What’s the problem here? Why aren’t wealthy Americans giving out of their estates? Is it because their advisors are delinquent in their duties to remind or suggest charitable bequests? Or is it perhaps that these individuals don’t really understand their responsibilities as trustees of wealth?

To clarify just what are those responsibilities are, the Caux Round Table has drafted Principles for the Ownership of Wealth. The Caux Round Table is an international organization of top executives of multi-national corporations who are concerned with business ethics. In 1986, they crafted a code of ethical principles for their members, and by extension, all businesses. Realizing that top managers in these companies generally benefit greatly in their financial lives due to their positions, the Caux Round Table membership devised a personal code for themselves as trustees of wealth.
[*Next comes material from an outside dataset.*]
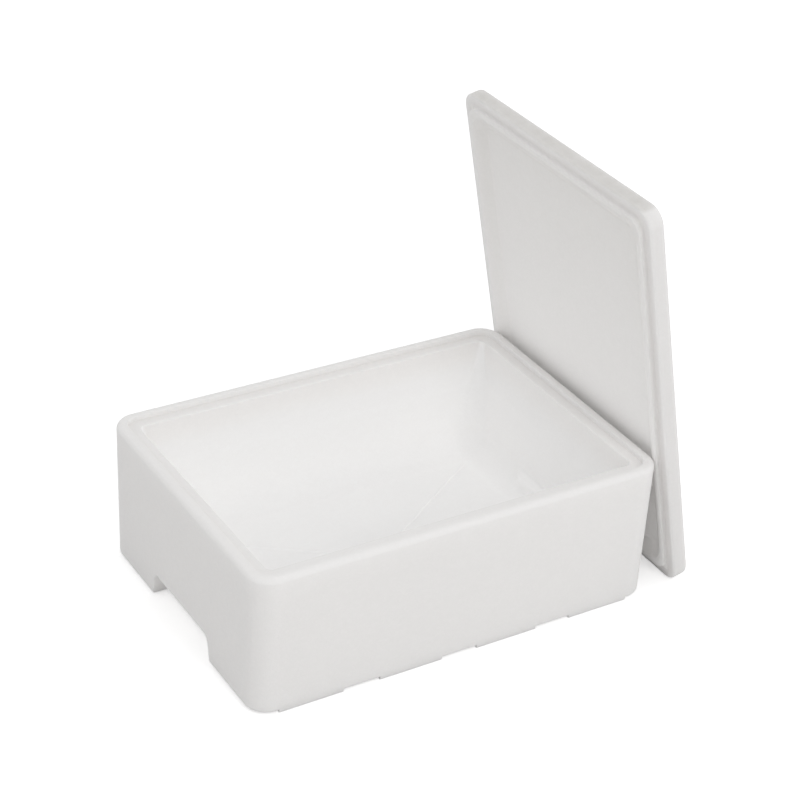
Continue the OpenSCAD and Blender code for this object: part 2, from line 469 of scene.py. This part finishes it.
def soft_least(first, second, blend):
    """The smaller of two numbers, blended where they are close."""
    share = min(max(0.5 + 0.5 * (second - first) / blend, 0.0), 1.0)
    return second * (1 - share) + first * share - blend * share * (1 - share)


def raise_hump(point, tub):
    """Moves a point of an inner short wall out to the hump's face, where the hump covers it."""
    wall = tub.length / 2 - tub.wall - tub.cavity_draft
    side = smooth_step((tub.hump_half_width - abs(point.y)) / tub.hump_round)
    top = smooth_step((tub.hump_height - point.z) / tub.hump_round)
    rise = (tub.hump_height - point.z) / (tub.hump_height - tub.floor_height)
    reach = tub.hump_crown + (tub.hump_reach - tub.hump_crown) * min(max(rise, 0.0), 1.0)
    if side == 0 or top == 0 or abs(point.x) < wall - tub.cavity_round:
        return point
    face = wall - reach
    moved = soft_least(abs(point.x), face, HUMP_BLEND)
    share = side * top
    x = abs(point.x) * (1 - share) + moved * share
    return Vector((math.copysign(x, point.x), point.y, point.z))


def cavity_tool(tub):
    """Solid of the space inside the tub, from above the ledge down to the dished floor.

    Its cuts along Y are closest where the humps stand.
    """
    ledge = tub.height - tub.lip_step
    mouth_x = tub.length / 2 - tub.wall
    mouth_y = tub.width / 2 - tub.wall
    fine = tub.edge_round
    floor_x = mouth_x - tub.cavity_draft - tub.cavity_round
    floor_y = mouth_y - tub.cavity_draft - tub.cavity_round
    centre = tub.floor_height + tub.cavity_round
    beside_hump = [0.62, 0.7, 0.8, 0.9, 1]
    cuts_y = [-cut for cut in reversed(beside_hump)]
    cuts_y += [HUMP_SPAN * cut for cut in even_cuts(56)]
    cuts_y += beside_hump
    cuts_x = even_cuts(20)
    rows = []

    def add(half_x, half_y, radius, height):
        rows.append(ring(half_x, half_y, radius, height, cuts_x, cuts_y, 12))

    add(mouth_x + fine, mouth_y + fine, tub.mouth_corner + fine, ledge + CUT_PAST)
    for inset, height in arc(-fine, ledge - fine, fine, 90, 0, 4):
        add(mouth_x - inset, mouth_y - inset, tub.mouth_corner - inset, height)
    levels = 14
    for i in range(1, levels + 1):
        share = i / levels
        inset = share * tub.cavity_draft
        radius = tub.mouth_corner + share * (tub.cavity_round - tub.mouth_corner)
        add(mouth_x - inset, mouth_y - inset, radius, ledge - fine + share * (centre - ledge + fine))
    bends = 22
    seam = tub.seam_width
    for i in range(1, bends + 1):
        angle = math.radians(90 * i / bends)
        reach = tub.cavity_round * math.cos(angle)
        height = centre - tub.cavity_round * math.sin(angle)
        add(floor_x + reach, floor_y + reach, max(reach, seam), height)
    rounds = 14
    for i in range(1, rounds):
        share = 1 - i / rounds
        fall = tub.floor_fall * (1 - share)
        add(floor_x * share, floor_y * share, seam, tub.floor_height - fall)
        for point in rows[-1]:
            beside = abs(abs(point.x) / floor_x - abs(point.y) / floor_y) * floor_y / seam
            point.z += tub.seam_height * smooth_step(1 - beside)
    rows = [[raise_hump(p, tub) for p in row] for row in rows]
    return closed_loft("cavity", rows)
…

And, equally by extension, this code can be followed by all in a similar position.

I quote the points covered by Principles for the Ownership of Wealth:

Fundamental Principle: The ownership of wealth entails stewardship.

The ends of holding wealth encompass more than meeting self-centered desires for dominion and indulgence. There is a fiduciary aspect to the ownership of capital. Wealth is to be consciously devoted to meeting the needs of society, of others, and the challenges of the future. Wealth should be of benefit to society.

General Principles:

1) Wealth should be used to enhance other forms of capital: finance, physical, human, reputational, and social.

First, wealth should be used to sustain and improve the institutions that permit the creation of wealth. Accumulated over time, wealth can influence the future. Wise use of wealth avoids immediate consumption and invests in the creation of better outcomes for future generations

2) The desires of owners for self-satisfaction should be balanced against society’s need for robust accumulation of new capital in all forms.

Philanthropy is incumbent upon those who possess wealth. The social function of wealth is to finance a greater good. Those who are to inherit wealth should be expected to assume the fiduciary responsibilities of stewardship that accompany the possession of wealth.

3) Wealth must support the creation of social capital.

Social capital – the reality of the social compact incubating successful wealth creation and permitting the actualization of human dignity – is created over time by governments and civil society. From the rule of law to physical infrastructures, from the quality of a society’s moral integrity and transparency of its decision-making to the depth and vitality of its culture, social capital demands investment of time, money, imagination and leadership. Wealth should pay its fair share in taxes to support public programs enhancing social capital and should invest in the private creation of social capital through philanthropy.

4) Wealth should be invested in institutions enhancing human capital.

Education and culture can be funded from public budgets on a consumption basis, but wealth should shoulder the principal responsibility in a society of providing permanent endowments for institutions of education and culture.

5) Private wealth should supplement public expenditures for the social safety net.

Private charity and philanthropy should respond to the health and human services needs of the less fortunate.

6) No one is morally entitled to the use and enjoyment of wealth procured by fraud, corruption, theft, or other abuse of power.

Those who control such wealth should make restitution of such wealth to public bodies or civil society. Use of private property rights to shelter such wealth is ethically suspect.

Your clients may or may not agree with all of these points, but you cannot go wrong by sharing them when the time is right. Whether your client chooses to address these Principles by making a direct bequest to a charity or by deferring the gift and institutionalizing their philanthropy in a family foundation, these Principles are powerful tools to help guide them as stewards of wealth.